Она сгинула в фашистском концлагере, куда ее отправили вместе с сестрой в 1942 году, несмотря на все судорожные хлопоты Берберовой и Макеева. Слава Богу, что до этого дня не дожил Ходасевич…
После женитьбы он продолжал переписываться с Берберовой. Он не мог с ней расстаться внутренне, это была любовь до конца дней. В письмах она по-прежнему для него «ангел мой», «милый друг», «душенька».
«Милый мой, ничто и никак не может изменить того большого и важного, что есть у меня в отношении тебя», — писал он Берберовой в одном из писем 1933 года.
Тем не менее он умудрился с ней слегка поссориться уже после расставания, то есть она заподозрила его в том, что он сплетничает о ней, что-то пытается разузнать у людей посторонних. Он опроверг это в том же письме 1933 года, объясняя: «Я не <не>доволен твоим поведением. Я говорил Асе (двоюродная сестра Берберовой. — И. М.), что меня огорчает твое безумное легковерие, твое увлечение людьми, того не стоящими (обоего пола, вне всяких любовей!) и такое же твое стремительное швыряние людьми. Это было в тебе всегда, я всегда это тебе говорил, а сейчас, очутившись одна, ты просто до экстаза какого-то, то взлетая, то ныряя, купаешься в людской гуще. Это, на мой взгляд, должно тебя разменивать — дай Бог, чтобы я ошибся. Это и только это я ставлю тебе в упрек. Согласись, что тут дело не в поведении и вообще лежит не в той области, в какой могут лежать какие бы то ни было сплетни. <…>
Словом, надеюсь, что наша размолвка (или как это назвать?) залечится. <…> Целую ручку».

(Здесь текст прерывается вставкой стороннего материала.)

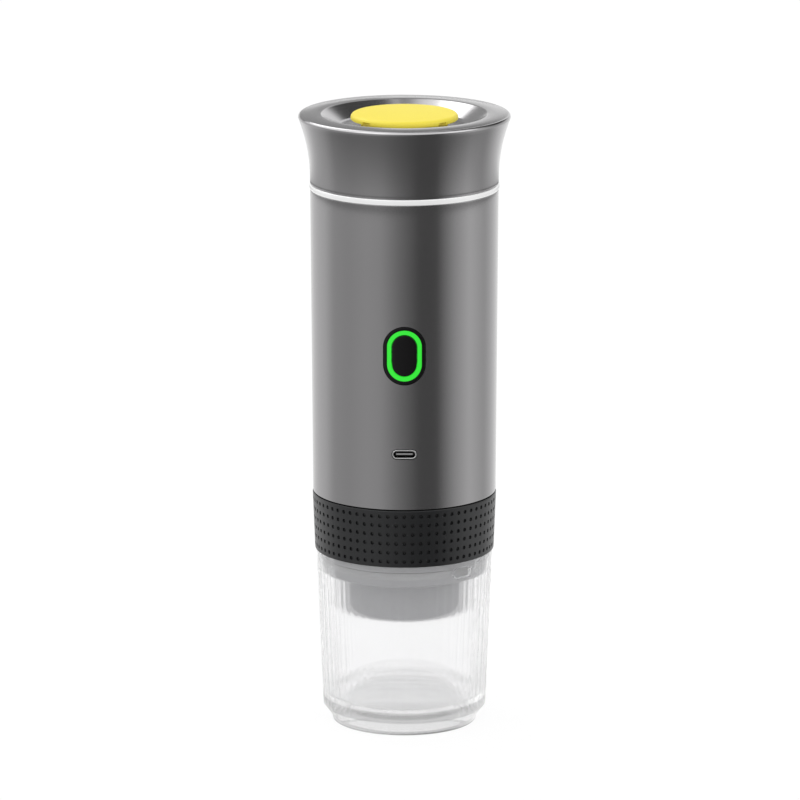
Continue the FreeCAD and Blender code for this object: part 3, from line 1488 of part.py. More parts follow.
def make_board_screws():
    """Four screws that hold the board on its posts, below the button."""
    low = shared.deck_top + size.board_margin
    body = new_body("board_screws", low)
    x = size.board_width / 2.0 - size.board_edge - size.post_width / 2.0
    under_button = shared.button_level - size.bezel_height / 2.0 - size.board_screw_edge - low
    heads = new_sketch(body, "board_screw_outline", spot=(0.0, 0.0, shared.board_front))
    for rise in (size.board_screw_edge, under_button):
        for place in (x, -x):
            draw_circle(heads, place, rise, size.board_screw_head)
    pad(body, "board_screw_heads", heads, size.board_screw_height)
    return body


def make_port_group():
    """The charging socket that stands on the board, and the tongue inside it."""
    front = shared.front_at_port - size.port_recess
    metal = size.port_wall * 2.0
    opening = (size.port_width, size.port_tall)
    outside = (size.port_width + metal, size.port_tall + metal)
    socket = oval_tube("usb_socket", shared.port_level, shared.board_front, front, outside, opening)
    play = size.seat_clearance
    tongue = new_body("usb_tongue", shared.port_level)
    root = new_sketch(tongue, "root_outline", spot=(0.0, 0.0, shared.board_front))
    draw_oval(root, size.port_width - play, size.port_tall - play)
    pad(tongue, "root", root, size.tongue_root)
    blade = new_sketch(tongue, "blade_outline", spot=(0.0, 0.0, shared.board_front))
    half = size.tongue_width / 2.0
    thin = size.tongue_thickness / 2.0
    draw_box(blade, -half, -thin, half, thin)
    pad(tongue, "blade", blade, front - shared.board_front - size.tongue_recess)
    return [socket, tongue]


def make_lid_shell():
    """The flared metal lid: concave flare, rounded rim and a dish round the plug's boss."""
    base = shared.shell_top_radius
    height = size.lid_height
    flare_top = height - size.lip_round - size.lip_height
    flare_edge = shared.rim_radius - size.edge_break / 2.0
    rise = flare_top - size.lid_wall
    spread = flare_edge - base
    flare = (rise * rise + spread * spread) / (spread * 2.0)
    dish_edge = shared.rim_radius - size.rim_width
    dish_foot = dish_edge - size.dish_slope
    floor = height - size.dish_depth
    seat = shared.liner_top - shared.lid_base
    seal_room = seat + size.vent_seal_height + size.seat_clearance
    recess = shared.plug_hole + size.vent_seal_width + size.slide_clearance
    boss = recess + size.boss_rim
    inside = flare_edge - size.lid_wall
    return turned("lid_shell", shared.lid_base, [
        (base, 0.0),
        (base, size.lid_wall, flare, -1),
        (flare_edge, flare_top),
        (shared.rim_radius, flare_top + size.edge_break / 2.0),
        (shared.rim_radius, height - size.lip_round, size.lip_round, 1),
        (shared.rim_radius - size.lip_inset, height),
        (dish_edge, height),
        (dish_foot, floor),
        (shared.plug_hole, floor),
        (shared.plug_hole, seal_room),
        (recess, seal_room),
        (recess, seat),
        (boss, seat),
        (boss, floor - size.lid_wall),
        (dish_foot + size.edge_break, floor - size.lid_wall),
        (dish_edge + size.edge_break, height - size.lid_wall),
        (inside - size.edge_break, height - size.lid_wall),
        (inside, flare_top, flare + size.lid_wall, 1),
        (base - size.lid_wall, size.lid_wall),
        (base - size.lid_wall, 0.0),
    ])


def make_lid_liner():
    """The liner inside the lid: thread skirt round the neck and a plate over the mouth."""
    top = shared.liner_top - shared.lid_base
    ceiling = top - size.liner_plate
    return turned("lid_liner", shared.lid_base, [
        (shared.liner_bore, size.slide_clearance),
        (shared.liner_radius, size.slide_clearance),
        (shared.liner_radius, top),
        (shared.plug_hole, top),
        (shared.plug_hole, ceiling),
        (shared.liner_bore, ceiling),
    ])


def make_lid_seals():
    """The flat ring on the tank's lip, and the ring round the plug's stem."""
    bore = shared.tank_radius - size.tank_wall + size.slide_clearance
    edge = shared.neck_radius - size.edge_break
    stem = shared.plug_hole + size.seat_clearance / 2.0
    outside = shared.plug_hole + size.vent_seal_width
    return [
        ring("lid_seal", shared.tank_top, bore, edge, size.lid_seal_height),
        ring("vent_seal", shared.liner_top, stem, outside, size.vent_seal_height),
    ]


def make_vent_plug():
    """The filler plug: a rounded head with finger notches on a hollow stem."""
    top = size.dish_depth + size.plug_stand
    stand = top - size.plug_head
    stem_base = shared.liner_top - size.liner_plate + size.slide_clearance - shared.lid_floor
    hollow = size.plug_stem - size.stem_wall
    edge = size.plug_radius - size.plug_round
    body = turned("vent_plug", shared.lid_floor, [
        (0.0, top),
        (0.0, stand - size.stem_wall),
        (hollow, stand - size.stem_wall),
        (hollow, stem_base),
        (size.plug_stem - size.lead_in, stem_base),
        (size.plug_stem, stem_base + size.lead_in),
        (size.plug_stem, 0.0),
        (size.plug_stem + size.plug_step, 0.0),
        (size.plug_stem + size.plug_step, stand),
        (size.plug_radius - size.lead_in, stand),
        (size.plug_radius, stand + size.lead_in),
        (size.plug_radius, top - size.plug_round, size.plug_round, 1),
        (edge, top),
    ])
    place = polar(size.plug_radius + size.edge_break, NOTCH_ANGLE)
    depth = size.plug_head
    ring_of_holes(body, "notch", place, size.notch_radius, stand, depth, size.notch_count)
    return body


def build_all():
    """Build every sub-part, from the cup up to the lid."""
    work_out_outline()
    work_out_brew_unit()
    work_out_frame()
    work_out_upper_part()
    parts = [make_cup(), make_grip_ring(), make_brew_collar(), make_cup_ring(), make_brew_gasket()]
    parts += [make_capsule_holder(), make_foil_plate(), make_outlet_spout()]
    parts += [make_capsule_cage(), make_cage_seal(), make_needle_plate(), make_piercing_needles()]
    parts += [make_head_gasket(), make_cage_clamp(), make_brew_head()]
    parts += make_both_sets_of_screws()
    parts += [make_bottom_frame(), make_inner_frame()]
    parts += make_battery_cells()
    parts += [make_battery_tabs(), make_pump_motor(), make_motor_rotor(), make_pump_head()]
    parts += make_hoses()
    parts += make_heater()
    parts += [make_tank_liner(), make_tank_outlet(), make_tank_filter(), make_tank_insulation()]
    parts += [make_tank_collar(), make_trim_ring(), make_body_shell()]
    parts += make_button_group()
    parts += [make_tact_switch(), make_control_board(), make_board_screws()]
    parts += make_port_group()
    parts += [make_lid_shell(), make_lid_liner()]
    parts += make_lid_seals()
    parts.append(make_vent_plug())
    DOCUMENT.recompute()
    return parts


def check(parts):
    """Stop before anything is written if an object failed or a shape isn't sound."""
    faults = []
    for item in DOCUMENT.Objects:
        if any(word in ("Invalid", "Error") for word in item.State):
            faults.append(f"{item.Label}: {item.State}")
    for part in parts:
        if part.Shape.isNull() or not part.Shape.isValid() or part.Shape.Volume <= 0.0:
            faults.append(f"{part.Label}: no sound solid")
    if faults:
        raise RuntimeError("; ".join(faults))


def export(parts):
    """Write each sub-part to its own file."""
    os.makedirs("parts", exist_ok=True)
    for part in parts:
        part.Shape.exportStep(f"parts/{part.Label}.step")
        print(f"{part.Label}: {len(part.Shape.Solids)} solid, {part.Shape.Volume:.1f} mm3")


PARTS = build_all()
check(PARTS)
export(PARTS)
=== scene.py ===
import json
import logging
import math
from dataclasses import dataclass
from enum import Enum, StrEnum, auto
from typing import Callable, Iterable, Sequence

import bmesh
import bpy
from mathutils import Matrix, Vector


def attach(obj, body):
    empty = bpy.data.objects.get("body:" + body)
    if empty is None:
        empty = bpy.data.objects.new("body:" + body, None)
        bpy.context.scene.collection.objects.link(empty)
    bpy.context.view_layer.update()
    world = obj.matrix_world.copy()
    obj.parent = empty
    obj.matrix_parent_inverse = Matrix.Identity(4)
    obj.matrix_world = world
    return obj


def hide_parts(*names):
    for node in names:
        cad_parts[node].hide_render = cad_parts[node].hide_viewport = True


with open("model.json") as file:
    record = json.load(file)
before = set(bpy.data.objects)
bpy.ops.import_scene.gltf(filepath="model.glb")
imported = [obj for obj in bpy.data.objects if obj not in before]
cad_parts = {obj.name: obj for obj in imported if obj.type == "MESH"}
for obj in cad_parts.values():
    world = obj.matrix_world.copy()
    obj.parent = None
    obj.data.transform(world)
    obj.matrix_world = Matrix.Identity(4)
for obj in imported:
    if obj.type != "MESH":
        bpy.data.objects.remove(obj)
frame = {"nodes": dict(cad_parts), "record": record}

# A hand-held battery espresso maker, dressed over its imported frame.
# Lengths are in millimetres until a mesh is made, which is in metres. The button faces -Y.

LOG = logging.getLogger("coffee_maker")
MM = 0.001
FULL_TURN = math.tau
WHITE = (1.0, 1.0, 1.0, 1.0)
Socket = bpy.types.NodeSocket
Node = bpy.types.Node
Piece = bpy.types.Object
Mesh = bmesh.types.BMesh
Vert = bmesh.types.BMVert
Edge = bmesh.types.BMEdge
Face = bmesh.types.BMFace
Colour = tuple[float, float, float]
Point = tuple[float, float]
Opening = tuple[float, float, float]

# Distances in metres under which two points are the same one, and a point lies on a ring.
SAME_SPOT = 1e-7
ON_RING = 2e-6


class Slot(StrEnum):
    """The record's material slots."""

    FROSTED_CUP = auto()
    BLACK_RUBBER = auto()
    GREY_PLASTIC = auto()
    DARK_PLASTIC = auto()
    WHITE_SILICONE = auto()
    STEEL = auto()
    PORT_STEEL = auto()
    NICKEL = auto()
    ROTOR_IRON = auto()
    CELL_WRAP = auto()
    SENSOR_CASE = auto()
    BOARD_GREEN = auto()
    FOAM = auto()
    BRIGHT_TRIM = auto()
    GRAPHITE_PAINT = auto()
    BLACK_GLOSS = auto()
    GREEN_LIGHT = auto()
    YELLOW_PLUG = auto()


class Grain(Enum):
    """The texture that varies a finish."""

    NOISE = auto()
    CELLS = auto()
    TURNED = auto()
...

Состояние его души, несмотря на то, что он был не один, с Ольгой, и старался утешаться «маленькими радостями» жизни, не улучшалось, а скорее наоборот. В 1936 году он написал своему давнишнему товарищу по гимназии, Аркадию Тумаркину, тоже жившему в Париже, с которым виделся время от времени и который часто помогал ему деньгами, письмо о том, что не может с ним встретиться в ближайшее время. По этому письму от 23 октября, приведенному в воспоминаниях Вишняка, можно судить о степени тоски и отчаяния Ходасевича:
«Я уверен, что ты на меня не в обиде за мое исчезновение с твоего горизонта. Но поверь, будь добр, что я окончательно и бесповоротно выбит из колеи, потому что вдребезги переутомлен умственно и нервно. Прямо говорю: твое общество я бы предпочел всякому другому, если бы вообще был еще способен к общению. Но я могу делать два дела: писать, чтобы не околеть с голоду, и играть в бридж, чтобы не оставаться ни с своими, ни с чужими мыслями. За последние два года я случайно попал в гости к Апостолу, пришел к нему за книгой и случайно очутился у Фондаминского, когда и ты был у него. Это потому что мы с Тэффи ходили по делу к Зеелеру (юрист, казначей объединения русских адвокатов в Париже, генеральный секретарь Союза русских писателей и журналистов. — И. М.) и не застали его дома. Больше ни разу не был и никого не звал к себе; кроме Сирина — ибо он приезжий. У сестры не бываю по 2–3 месяца, с Н. Н. встречаюсь в кафе примерно раз в три недели. Молодых поэтов, ходивших ко мне по воскресеньям, тоже „закрыл“. Я — вроде контуженного. Просидеть на месте больше часу для меня истинная пытка. Я, понимаешь, стал неразговороспособен. Вот если бы я мог прекратить ужасающую профессию эмигрантского писателя, я бы опять стал человеком. Но я ничего не умею делать. Следственно, не сердись. Я тебя очень люблю и очень помню твое доброе, милое, бесконечно дружеское отношение ко мне. Беда в том, что я куда-то лечу вверх тормашками».